Now, the question of-- I have no objection, and I think it would be perfectly appropriate, for any employee of the Federal Government to appear before any Congressional committee. I would think it would be proper that the head of the department would be notified, but I am sure that they will give permission.
QUESTION: Mr. President, a little while ago you said that our present force of combat troops would remain in Germany as long as they are required. I wondered whether you planned to be the sole determiner of that, or whether it would be a bilateral or a NATO-wide proposition.
THE PRESIDENT: I would think it would be a NATO-- I assume it would be discussed in NATO and, of course, the country particularly affected, in this case the Federal Republic, its views would have very heavy weight, very heavy weight.

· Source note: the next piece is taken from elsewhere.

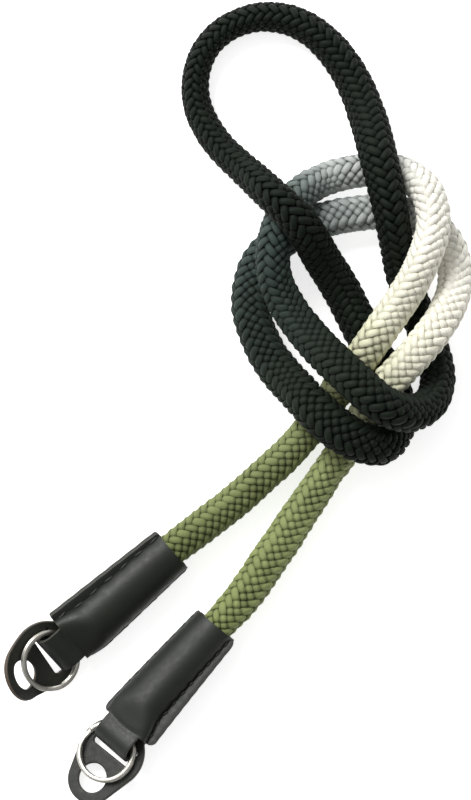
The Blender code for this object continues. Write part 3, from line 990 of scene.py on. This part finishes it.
def tab_outline():
    """A leaf: two round ends of different size with straight sides that touch both."""
    touch = math.degrees(math.acos((TAB_FRONT_RADIUS - TAB_BACK_RADIUS) / TAB_BACK_CENTRE))
    back = arc(TAB_BACK_CENTRE, TAB_BACK_RADIUS, -touch, touch, TAB_BACK_STEPS)
    front = arc(0.0, TAB_FRONT_RADIUS, touch, 360 - touch, TAB_FRONT_STEPS)
    return back + front


def tab_slot():
    near, far = TAB_SLOT
    corner = TAB_SLOT_CORNER
    half = TAB_SLOT_HALF
    quarter = [(near + corner, half), (near, half - corner), (near, corner - half), (near + corner, -half)]
    return quarter + [(near + far - u, -v) for u, v in quarter]


def bent_point(bends, along, across, above):
    """A point of the flat tab after bending, its creases rounded off, in the leather end's directions."""
    steps = np.linspace(0.0, along, TAB_BEND_PLACES)
    pitch = np.full(TAB_BEND_PLACES, bends[0][1])
    for (crease, before), (_, after) in zip(bends, bends[1:]):
        share = np.clip((steps - crease) / (2 * TAB_CREASE_HALF) + 0.5, 0, 1)
        pitch += (after - before) * share
    pitch = np.radians((pitch[1:] + pitch[:-1]) / 2)
    step = along / (TAB_BEND_PLACES - 1)
    tilt = pitch[-1]
    forward = step * np.cos(pitch).sum() - above * math.sin(tilt)
    height = step * np.sin(pitch).sum() + above * math.cos(tilt)
    return Vector((-forward, across, height))


def tab_mesh(name, end):
    hole = arc(0.0, TAB_HOLE_RADIUS, 0, 360 - 360 / TAB_HOLE_POINTS, TAB_HOLE_POINTS - 1)
    loops = [tab_outline(), hole, tab_slot()]
    flat = [point for loop in loops for point in loop]
    shape = bmesh.new()
    layers = []
    for height in (-TAB_THICKNESS / 2, TAB_THICKNESS / 2):
        layers.append([shape.verts.new((u, v, height)) for u, v in flat])
    lower, upper = layers
    for face in tessellate_polygon([[Vector((u, v, 0)) for u, v in loop] for loop in loops]):
        shape.faces.new([upper[k] for k in face])
        shape.faces.new([lower[k] for k in reversed(face)])
    first = 0
    for loop in loops:
        for step in range(len(loop)):
            k, after = first + step, first + (step + 1) % len(loop)
            side = shape.faces.new((lower[k], lower[after], upper[after], upper[k]))
            side.material_index = 1
        first += len(loop)
    bmesh.ops.recalc_face_normals(shape, faces=shape.faces)
    rims = [edge for edge in shape.edges if len({face.material_index for face in edge.link_faces}) == 2]
    rounding = {"offset": TAB_EDGE_ROUNDING, "segments": TAB_EDGE_SEGMENTS, "profile": 0.5}
    bmesh.ops.bevel(shape, geom=rims, affect="EDGES", **rounding)
    for cut in np.arange(-TAB_FRONT_RADIUS, TAB_BACK_CENTRE + TAB_BACK_RADIUS, TAB_CUT_STEP):
        everything = shape.verts[:] + shape.edges[:] + shape.faces[:]
        plane = {"plane_co": (cut, 0, 0), "plane_no": (1, 0, 0), "dist": 1e-5}
        bmesh.ops.bisect_plane(shape, geom=everything, **plane)
    turn = Matrix.Rotation(math.radians(end["tab_turn"]), 3, "Z")
    middle = Vector((sum(TAB_SLOT) / 2 - TAB_PIVOT, 0, 0))
    for vert in shape.verts:
        u, v, height = vert.co
        vert.co = (middle + turn @ (bent_point(end["tab_bends"], TAB_PIVOT - u, v, height) - middle)) * MM
    mesh = bpy.data.meshes.new(name)
    shape.to_mesh(mesh)
    shape.free()
    mesh.shade_smooth()
    mesh.set_sharp_from_angle(angle=math.radians(TAB_SHARP))
    return mesh


def add_tab(key, end, leather, edge):
    mesh = tab_mesh("tab_" + key, end)
    mesh.transform(end_matrix(end) @ Matrix.Translation((end["tab_back"] * MM, 0, TAB_HEIGHT * MM)))
    tab = new_object("leather_tab_" + key, mesh, leather, edge)
    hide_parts("tab_" + key)
    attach(tab, "strap")


def ring_mesh(name, split_at):
    """Two flat turns of one wire, joined by a short ramp, forward of where the ring hangs in the fold."""
    middle = (RING_OUTER + RING_INNER) / 2
    wide, high = (RING_OUTER - RING_INNER) / 2, RING_TURN / 2
    section = []
    for degrees in np.arange(0, 360, 360 / RING_SECTION_POINTS):
        across, up = math.cos(math.radians(degrees)), math.sin(math.radians(degrees))
        power = RING_SECTION_POWER
        swell = (abs(across) ** power + abs(up) ** power) ** (-1 / power)
        section.append((wide * across * swell, high * up * swell))
    rise = (RING_TURN + RING_TURN_GAP) / 2
    stations = np.linspace(*RING_WIRE, RING_WIRE_PLACES)
    forward = middle - RING_PIVOT_INSET
    points = []
    for degrees in stations:
        level = rise * (2 * blend(degrees, *RING_RAMP) - 1)
        turn = math.radians(degrees + split_at)
        for across, up in section:
            radius = middle + across
            points.append((-forward + radius * math.cos(turn), radius * math.sin(turn), level + up))
    return mesh_from(name, points, tube_faces(len(stations), len(section)))


def steel_material():
    nodes = Nodes("ring_steel")
    wear = nodes.noise(300.0)
    tint = nodes.mix("MIX", nodes.spread(wear, 0.35, 0.65), *STEEL_COLORS)
    rough = nodes.spread(wear, 0.3, 0.7, *STEEL_ROUGHNESS)
    nodes.set(Base_Color=tint, Metallic=1.0, Roughness=rough)
    return nodes.material


def add_ring(key, end, steel):
    mesh = ring_mesh("ring_" + key, end["ring_split_at"])
    turned = Euler((0, math.radians(end["ring_pitch"]), math.radians(end["ring_turn"])), "XYZ")
    place = Matrix.Translation((end["ring_back"] * MM, 0, RING_HEIGHT * MM))
    mesh.transform(end_matrix(end) @ place @ turned.to_matrix().to_4x4())
    ring = new_object("split_ring_" + key, mesh, steel)
    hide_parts("ring_" + key)
    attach(ring, "ring_" + key)


def add_ends():
    leather = {kind: leather_material(kind + "_leather", **look) for kind, look in LEATHERS.items()}
    edge = {kind: edge_material(kind + "_edge", color) for kind, color in EDGE_COLORS.items()}
    thread = thread_material()
    steel = steel_material()
    for key, end in ENDS.items():
        add_sleeve(key, end, leather["sleeve"], edge["sleeve"])
        add_stitches(key, end, thread)
        add_tab(key, end, leather["tab"], edge["tab"])
        add_ring(key, end, steel)


# Floor and light.


def add_floor():
    nodes = Nodes("floor")
    faint = nodes.mix("MIX", nodes.noise(20.0), *FLOOR_COLORS)
    nodes.set(Base_Color=faint, Roughness=0.9)
    nodes.set(Emission_Color=(1.0, 1.0, 1.0, 1.0), Emission_Strength=FLOOR_GLOW)
    half = FLOOR_HALF / MM
    points = [(x * half, y * half, 0.0) for x, y in ((-1, -1), (1, -1), (1, 1), (-1, 1))]
    floor = new_object("floor", mesh_from("floor", points, [(0, 1, 2, 3)]), nodes.material)
    floor.location.z = -FLOOR_DROP * MM


def add_sun(name, azimuth, elevation, spread, strength):
    data = bpy.data.lights.new(name, "SUN")
    data.angle = math.radians(spread)
    data.energy = strength
    light = bpy.data.objects.new(name, data)
    light.rotation_euler = (0.0, math.radians(90 - elevation), math.radians(azimuth))
    bpy.context.scene.collection.objects.link(light)


def add_lights():
    """A soft key light from the upper left, in a room that is brightest low on the same side."""
    add_sun("key", azimuth=124, elevation=42, spread=28, strength=2.9)
    add_sun("fill", azimuth=-50, elevation=50, spread=60, strength=0.25)
    azimuth, elevation = (math.radians(angle) for angle in ROOM_BRIGHTEST)
    world = bpy.data.worlds.new("studio")
    world.use_nodes = True
    tree = world.node_tree
    toward = tree.nodes.new("ShaderNodeVectorMath")
    toward.operation = "DOT_PRODUCT"
    tree.links.new(tree.nodes.new("ShaderNodeTexCoord").outputs["Generated"], toward.inputs[0])
    level = math.cos(elevation)
    level_way = (level * math.cos(azimuth), level * math.sin(azimuth))
    toward.inputs[1].default_value = (*level_way, math.sin(elevation))
    bright = tree.nodes.new("ShaderNodeMapRange")
    tree.links.new(toward.outputs["Value"], bright.inputs["Value"])
    for name, number in zip(MAP_RANGE_INPUTS, ROOM_COSINES + ROOM_STRENGTHS):
        bright.inputs[name].default_value = number
    tree.links.new(bright.outputs["Result"], tree.nodes["Background"].inputs["Strength"])
    tree.nodes["Background"].inputs["Color"].default_value = (1.0, 1.0, 1.0, 1.0)
    bpy.context.scene.world = world
    bpy.context.scene.view_settings.view_transform = "Standard"


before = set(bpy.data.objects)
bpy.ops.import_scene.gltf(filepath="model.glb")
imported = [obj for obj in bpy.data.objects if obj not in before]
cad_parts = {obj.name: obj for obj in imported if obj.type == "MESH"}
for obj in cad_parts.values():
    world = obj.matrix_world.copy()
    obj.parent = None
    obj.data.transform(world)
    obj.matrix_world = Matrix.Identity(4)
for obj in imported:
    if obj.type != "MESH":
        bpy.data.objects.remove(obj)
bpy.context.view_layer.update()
add_camera()
add_rope()
add_ends()
add_floor()
add_lights()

QUESTION: Mr. President, in negotiating--
THE PRESIDENT : I am sure that no action would be taken which would not meet the needs of the country involved, the Federal Republic as well as our own.
QUESTION: Mr. President, in negotiating the limited Nuclear Test Ban Treaty, we and the Russians avoided the issue of international inspection by limiting it to the three environments in which that, theoretically, was not required. Now we have joined at the UN in proposing a wider ban, including underground tests. Is there anything new in the state of the art of detection or in our understanding of the Soviet position that leads us to hope we can get anywhere with this approach?
THE PRESIDENT: I am doubtful that we can get anyplace. We are still insisting on inspection. The Soviet Union is still resisting inspection. Therefore, unless the art of seismology improves, I would think we would not get an agreement. Some time it may improve so that it is not necessary for us to have the kind of detailed inspections we believe necessary, or perhaps the Soviet Union will change its policy. I would hope either event would occur. For the present, I am not optimistic.
MR. MERRIMAN SMITH (UPI): Thank you, Mr. President.